Auf der erzählerischen Ebene ist Die Ausgrabung leider stellenweise nicht stark genug. Da es sich um eine Verfilmung des gleichnamigen Historienromans von John Preston handelt, ist das Drehbuch hier natürlich etwas eingeschränkt. (Wobei beispielsweise The Favourite erst vor einiger Zeit wieder bewiesen hat, dass auch im Historiendrama alle Grenzen gesprengt werden können.) Und die Romanvorlage ist ein ziemlich durchschnittlicher Schinken und keine auch nur erwähnenswerte Literatur. Zu häufig verlässt sich der Film auf bekannte und erwartbare Handlungsabläufe.

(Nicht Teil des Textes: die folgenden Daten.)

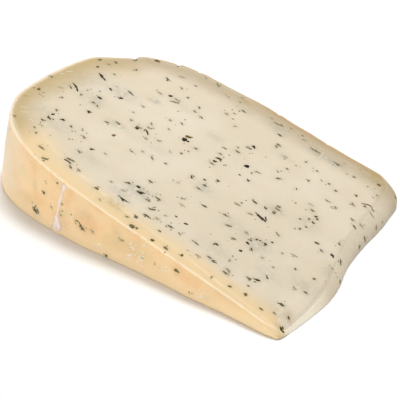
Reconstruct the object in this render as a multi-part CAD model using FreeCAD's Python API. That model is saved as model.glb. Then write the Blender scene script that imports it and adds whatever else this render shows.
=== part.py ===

So wirkt etwa die zeitliche Dringlichkeit der Ausgrabungen und die Drohung des Museumsdirektors nicht ganz glaubwürdig, sondern ziemlich gezwungen, um Spannung zu erzeugen, weil man das eben so macht. So wirkt auch die ‘Schnell, es regnet, wir müssen das Loch abdecken!’-Szene, in der plötzlich panisch gerannt und gemacht und getan werden muss, ziemlich abgedroschen. Der Film hat solche billigen Momente von Spannung durch Hektik eigentlich nicht nötig.
Ein bisschen albern kommt einem auch die plötzliche Verwandlung Mrs. Prettys von einer agilen jungen Frau zur Invalidin vor. Insgesamt ist es etwas überzogen, was für ein Pathos um die Archäologie gesponnen wird. In der realen Welt dürfte das doch eher eine recht staubige Wissenschaft sein wie die meisten. Aber is‘ scho‘ recht. Und manchmal täte Die Ausgrabung der ein oder andere Forrest-Gump’esken Pralinenschachtelspruch weniger, der versucht, das Ausgraben als elegische Analogie auf das Leben zu münzen, doch gut.
Etwas schade ist, dass der Film fast so verschämt mit dem Thema Sexualität umgeht, wie es die Zeit, die er porträtiert, getan hat. Wie zum Beispiel, dass er den homosexuellen Handlungsstrang als bloßes Nicken andeutet, während der heterosexuellen Liebe sehr viel, auch ästhetischer, Raum gegeben wird. Das ist dann doch etwas arg veraltet.
Ganz besonders stark wird der Film erst aufgrund seiner visuellen Umsetzung. Hier ist vor allem die Kameraarbeit von Mike Eley hervorzuheben. Denn die Kamera ist sehr dezent und es wurde auf eine unauffällige Weise sehr qualitativ und sauber gearbeitet.
Für kurze Augenblicke erinnern die Bilder in der englischen Landschaft, durch das Zwischenspiel aus Licht und Wind, an Terrence Malick. Insbesondere dann, wenn sich zusätzlich Bild und Dialog, die nicht zusammengehören, überlagern. Wenn späterer Dialog aus dem Off über das Bild montiert ist, wirkt die Zeit gestaucht. Im Gegensatz zu Malick, sind derlei Effekte hier allerdings nicht ganz so ausschweifend und sehr pointiert eingesetzt.
Die kinematografische Umsetzung ist kein Blendwerk, das großen Eindruck machen will, sondern eine Untermalung der Handlung. Ist Mittel zum Zweck, nicht sinnloses Feuerwerk aus Angeberei.